We also visit Revere’s statue and tomb along with those of Sam Adams and Phyllis Wheatly.  On our way, we walked reverently through the Boston Holocaust Memorial.  A sobering walk, the memorial is made up of several tasteful stone markers at the entrance and exit of the walkway.  The path itself is comprise of four or five glass rectangular prisms rising into the sky with the internment numbers of victims inscribed.  Inside each pillar was a grate from which steam emitted as the passerby can read two quotes from survivors on either side.  The quotes are both moving and heart-wrenching.  We took the time to walk through and read all of the plaques, and thus entered our first annoyance of the day: a lady hurriedly walking, nay striding not on the sidewalk going around the memorial but straight through the memorial without glancing at what she was passing through.   Perhaps she didn’t have time and perhaps she’s seen it a million times, but I certainly believe the memorial deserves more respect than that.

In the same vein of historical investigation we also visited the cemetery at King’s Chapel and the church itself.  Another astounding work of art, the church had a pew box adorned with overhead hangings which was reserved for the royal governor.  George Washington later sat in the same pew at a fundraiser.  Let me tell you, there were LOTS of places that George Washington visited in Boston and they are all CLEARLY marked.  After stopping through Fanieul Hall and Quincy Market (the world’s worst tourist trap), we tripped over to the Irish Famine Memorial (especially important to my friend’s direct Irish roots) and the South Meeting Hall.  A museum worth paying to go into, it’s a tribute to revolution and free speech, no matter what end of the spectrum it falls on.

We intended to stop at an Irish restaurant to partake of traditional Irish fare and Boston atmosphere so that Jane wouldn’t have to cook for me if we didn’t have time.  The Purple Shamrock, however, was a waste of time apart from the time we had to sit down and relax.  First the boiled dinners that we had come for weren’t ready yet because the delivery man had JUST brought them.  Next, they didn’t have their soup of the day.  After that, we found a long, thick, black hair trailing out of the Boston Clam Chowder.  Disgusting!  Needless to say, we were NOT impressed.

After walking all across Boston, we took the T back to the North End and drove out to go get massages.  A day well spent, we drove exhausted back to New Hampshire where we promptly collapsed.

The next day was slow but wonderful.  We got up…and I really mean Jane got up and began preparing a traditional Irish meal: corned beef with cabbage, carrots and parsnips, mashed potatoes, and white sauce.  Incredibly delicious and filling!  I’ll be sure to try and imitate it, though I don’t know that anyone can make Irish food like the Irish!

The trip wasn’t over though until I’d actually made it on the plane.  Everything that could go wrong, went wrong when I went through security.  First my hairpins set off the metal detector so I had to get a pat-down.  Then my purse set off red-lights.
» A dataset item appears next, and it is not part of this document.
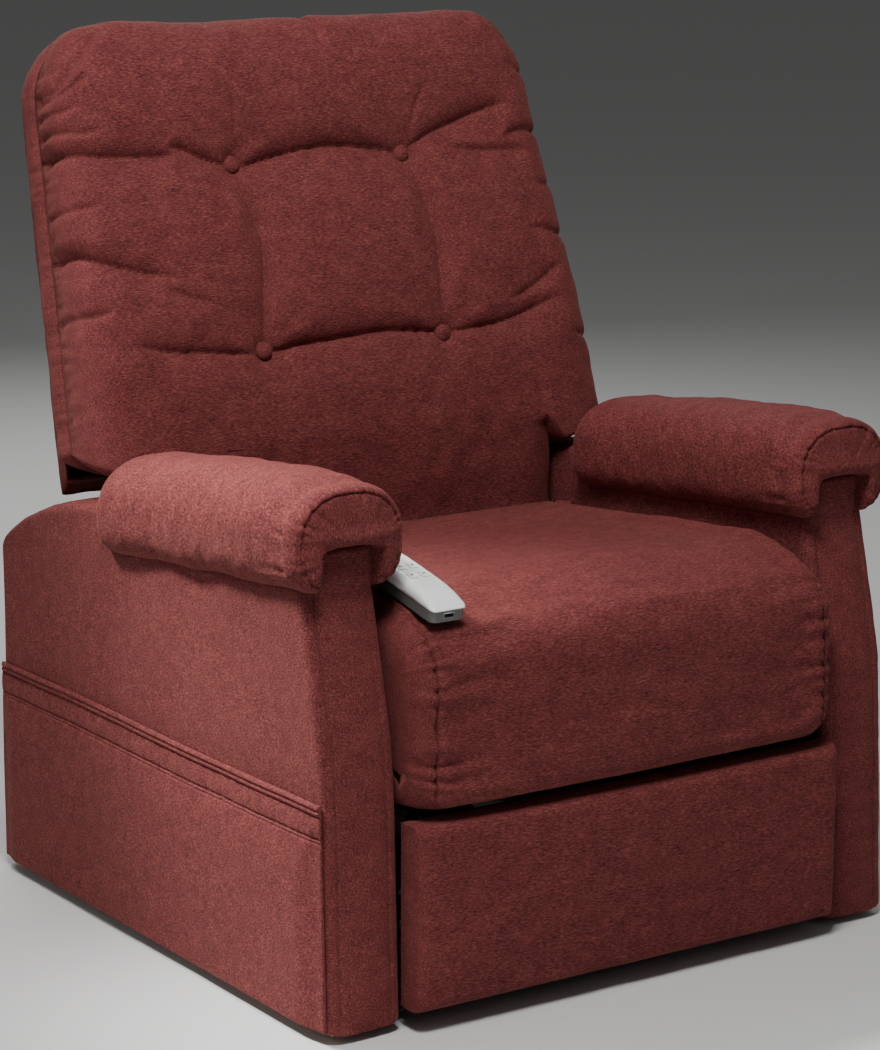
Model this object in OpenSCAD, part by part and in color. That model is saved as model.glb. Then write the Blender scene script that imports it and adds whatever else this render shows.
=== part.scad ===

Turns out, I had forgotten about removing not only my pepper spray but also my multitool.  Both were confiscated, but on account of the pepper spray, the state police were called in as it is an illegal item in Massachusetts.  Lucky me.  One pitiable and remorseful explanation later, I’d finally made it to my gate with fifteen minutes and a bathroom break to spare.

All in all, it was a fantastic trip and even though I’m sure I haven’t done any of it justice, I had a truly wonderful time with wonderful people.  Pictures to come soon…maybe.